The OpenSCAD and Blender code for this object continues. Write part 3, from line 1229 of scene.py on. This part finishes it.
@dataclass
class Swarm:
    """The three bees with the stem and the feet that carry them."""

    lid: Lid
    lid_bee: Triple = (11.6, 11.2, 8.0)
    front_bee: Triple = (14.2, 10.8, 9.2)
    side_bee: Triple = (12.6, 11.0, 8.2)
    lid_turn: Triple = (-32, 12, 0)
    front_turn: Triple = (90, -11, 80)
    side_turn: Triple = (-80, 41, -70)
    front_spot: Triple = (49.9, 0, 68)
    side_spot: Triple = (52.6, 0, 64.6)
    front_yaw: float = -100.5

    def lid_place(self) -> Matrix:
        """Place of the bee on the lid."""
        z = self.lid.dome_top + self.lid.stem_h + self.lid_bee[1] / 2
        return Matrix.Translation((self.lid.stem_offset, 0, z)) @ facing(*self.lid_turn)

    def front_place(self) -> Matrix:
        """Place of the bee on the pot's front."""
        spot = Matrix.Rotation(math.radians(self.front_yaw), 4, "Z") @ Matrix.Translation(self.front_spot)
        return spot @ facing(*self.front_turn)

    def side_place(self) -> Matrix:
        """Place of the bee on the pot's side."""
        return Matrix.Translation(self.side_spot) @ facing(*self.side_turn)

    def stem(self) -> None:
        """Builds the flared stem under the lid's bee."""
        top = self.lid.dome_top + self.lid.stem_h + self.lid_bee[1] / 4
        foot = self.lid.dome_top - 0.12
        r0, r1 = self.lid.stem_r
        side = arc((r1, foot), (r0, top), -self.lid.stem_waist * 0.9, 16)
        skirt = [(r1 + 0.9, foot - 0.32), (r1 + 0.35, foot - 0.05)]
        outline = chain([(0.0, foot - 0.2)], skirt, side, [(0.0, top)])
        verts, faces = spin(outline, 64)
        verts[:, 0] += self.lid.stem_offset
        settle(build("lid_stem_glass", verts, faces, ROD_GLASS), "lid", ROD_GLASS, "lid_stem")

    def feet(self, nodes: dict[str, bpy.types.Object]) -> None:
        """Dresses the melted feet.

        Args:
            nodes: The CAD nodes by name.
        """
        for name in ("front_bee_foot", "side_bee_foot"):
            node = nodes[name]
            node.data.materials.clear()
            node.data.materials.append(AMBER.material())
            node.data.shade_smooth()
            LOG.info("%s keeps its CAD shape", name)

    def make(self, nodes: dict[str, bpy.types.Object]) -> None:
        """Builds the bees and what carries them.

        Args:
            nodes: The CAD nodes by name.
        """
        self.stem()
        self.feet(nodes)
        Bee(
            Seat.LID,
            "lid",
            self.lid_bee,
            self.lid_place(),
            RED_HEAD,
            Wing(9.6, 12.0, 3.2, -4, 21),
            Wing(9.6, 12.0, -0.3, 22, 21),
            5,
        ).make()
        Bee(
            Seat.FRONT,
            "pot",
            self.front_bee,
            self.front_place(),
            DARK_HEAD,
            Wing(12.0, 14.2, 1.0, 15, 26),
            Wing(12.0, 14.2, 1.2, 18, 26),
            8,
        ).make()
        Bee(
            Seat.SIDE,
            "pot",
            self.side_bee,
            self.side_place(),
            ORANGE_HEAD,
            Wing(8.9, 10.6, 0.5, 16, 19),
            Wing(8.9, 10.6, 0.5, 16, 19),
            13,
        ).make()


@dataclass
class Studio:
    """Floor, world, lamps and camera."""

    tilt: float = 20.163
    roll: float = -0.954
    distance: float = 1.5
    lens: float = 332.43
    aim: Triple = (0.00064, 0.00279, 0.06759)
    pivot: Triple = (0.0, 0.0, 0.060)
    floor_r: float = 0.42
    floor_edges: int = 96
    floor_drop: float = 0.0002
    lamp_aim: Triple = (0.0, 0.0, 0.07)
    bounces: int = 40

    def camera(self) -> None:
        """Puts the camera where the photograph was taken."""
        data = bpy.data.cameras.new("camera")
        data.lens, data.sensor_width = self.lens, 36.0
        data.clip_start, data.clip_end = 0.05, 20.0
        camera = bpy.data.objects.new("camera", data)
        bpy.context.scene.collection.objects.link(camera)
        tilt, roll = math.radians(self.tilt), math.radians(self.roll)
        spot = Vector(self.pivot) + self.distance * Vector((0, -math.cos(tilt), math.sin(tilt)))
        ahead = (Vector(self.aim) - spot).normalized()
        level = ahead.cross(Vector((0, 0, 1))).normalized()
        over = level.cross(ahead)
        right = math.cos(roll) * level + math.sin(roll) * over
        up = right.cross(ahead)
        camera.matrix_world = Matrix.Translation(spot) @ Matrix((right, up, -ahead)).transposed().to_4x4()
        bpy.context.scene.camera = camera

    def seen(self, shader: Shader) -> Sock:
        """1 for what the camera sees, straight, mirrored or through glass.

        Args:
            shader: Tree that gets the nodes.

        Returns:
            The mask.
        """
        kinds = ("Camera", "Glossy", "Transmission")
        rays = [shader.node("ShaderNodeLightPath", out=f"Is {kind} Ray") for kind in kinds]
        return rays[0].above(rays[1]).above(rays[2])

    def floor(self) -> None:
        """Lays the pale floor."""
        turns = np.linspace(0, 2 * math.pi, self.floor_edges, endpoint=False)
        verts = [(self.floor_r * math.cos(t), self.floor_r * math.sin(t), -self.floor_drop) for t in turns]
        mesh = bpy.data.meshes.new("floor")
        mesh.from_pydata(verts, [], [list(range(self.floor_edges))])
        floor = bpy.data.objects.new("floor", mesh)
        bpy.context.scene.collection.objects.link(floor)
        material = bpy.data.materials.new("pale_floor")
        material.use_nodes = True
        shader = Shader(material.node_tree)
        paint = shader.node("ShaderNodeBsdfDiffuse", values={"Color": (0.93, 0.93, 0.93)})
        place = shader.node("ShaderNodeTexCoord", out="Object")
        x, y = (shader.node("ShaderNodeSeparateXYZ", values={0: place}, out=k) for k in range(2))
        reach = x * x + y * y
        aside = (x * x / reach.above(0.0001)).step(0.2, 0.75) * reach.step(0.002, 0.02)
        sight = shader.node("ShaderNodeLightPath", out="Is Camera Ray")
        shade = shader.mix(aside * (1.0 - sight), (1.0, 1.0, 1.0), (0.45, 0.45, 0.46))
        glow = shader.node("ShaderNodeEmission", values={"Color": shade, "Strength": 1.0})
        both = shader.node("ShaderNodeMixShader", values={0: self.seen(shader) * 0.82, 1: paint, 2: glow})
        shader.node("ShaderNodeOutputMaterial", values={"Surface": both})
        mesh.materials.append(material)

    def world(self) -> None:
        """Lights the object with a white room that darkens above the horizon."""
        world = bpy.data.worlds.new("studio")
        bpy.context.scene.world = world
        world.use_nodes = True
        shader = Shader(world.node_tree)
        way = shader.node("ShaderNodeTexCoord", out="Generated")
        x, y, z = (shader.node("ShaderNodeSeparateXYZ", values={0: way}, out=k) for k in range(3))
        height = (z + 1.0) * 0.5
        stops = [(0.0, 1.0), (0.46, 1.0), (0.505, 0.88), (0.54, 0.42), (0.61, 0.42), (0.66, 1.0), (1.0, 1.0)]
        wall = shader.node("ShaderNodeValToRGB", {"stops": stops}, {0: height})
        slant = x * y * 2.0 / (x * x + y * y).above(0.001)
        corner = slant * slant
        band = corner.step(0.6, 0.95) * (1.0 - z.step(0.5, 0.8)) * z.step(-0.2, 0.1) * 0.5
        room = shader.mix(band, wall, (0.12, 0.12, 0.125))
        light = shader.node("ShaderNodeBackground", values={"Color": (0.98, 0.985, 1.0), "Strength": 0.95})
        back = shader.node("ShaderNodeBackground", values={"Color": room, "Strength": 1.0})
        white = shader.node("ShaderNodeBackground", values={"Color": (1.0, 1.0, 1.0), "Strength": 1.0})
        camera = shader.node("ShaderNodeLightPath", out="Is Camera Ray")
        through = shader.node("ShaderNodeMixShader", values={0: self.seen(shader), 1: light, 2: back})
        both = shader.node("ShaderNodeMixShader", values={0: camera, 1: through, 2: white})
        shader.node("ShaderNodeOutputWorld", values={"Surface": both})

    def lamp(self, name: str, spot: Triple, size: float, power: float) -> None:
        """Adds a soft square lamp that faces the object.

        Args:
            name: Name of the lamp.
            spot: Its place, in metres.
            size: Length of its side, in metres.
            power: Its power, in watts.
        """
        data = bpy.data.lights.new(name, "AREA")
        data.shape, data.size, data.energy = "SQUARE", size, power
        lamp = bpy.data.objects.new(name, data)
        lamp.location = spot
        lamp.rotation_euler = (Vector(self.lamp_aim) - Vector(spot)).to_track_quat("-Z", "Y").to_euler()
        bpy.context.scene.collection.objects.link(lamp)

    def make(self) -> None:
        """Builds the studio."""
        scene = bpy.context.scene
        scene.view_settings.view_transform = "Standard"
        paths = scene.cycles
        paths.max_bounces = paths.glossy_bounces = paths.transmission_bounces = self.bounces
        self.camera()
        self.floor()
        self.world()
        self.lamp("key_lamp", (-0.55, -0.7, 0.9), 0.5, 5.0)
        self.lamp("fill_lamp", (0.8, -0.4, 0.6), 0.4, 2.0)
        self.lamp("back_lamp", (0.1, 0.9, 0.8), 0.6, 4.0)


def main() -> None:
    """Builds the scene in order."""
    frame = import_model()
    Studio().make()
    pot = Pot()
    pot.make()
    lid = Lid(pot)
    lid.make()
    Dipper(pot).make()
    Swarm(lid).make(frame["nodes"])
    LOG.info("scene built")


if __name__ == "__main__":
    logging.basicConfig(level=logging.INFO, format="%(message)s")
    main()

■ **Given instruction**
Output only the lines from the one holding "frame = import_model()" through the last line above, exactly as they appear.

■ **Completed exercise**
    frame = import_model()
    Studio().make()
    pot = Pot()
    pot.make()
    lid = Lid(pot)
    lid.make()
    Dipper(pot).make()
    Swarm(lid).make(frame["nodes"])
    LOG.info("scene built")


if __name__ == "__main__":
    logging.basicConfig(level=logging.INFO, format="%(message)s")
    main()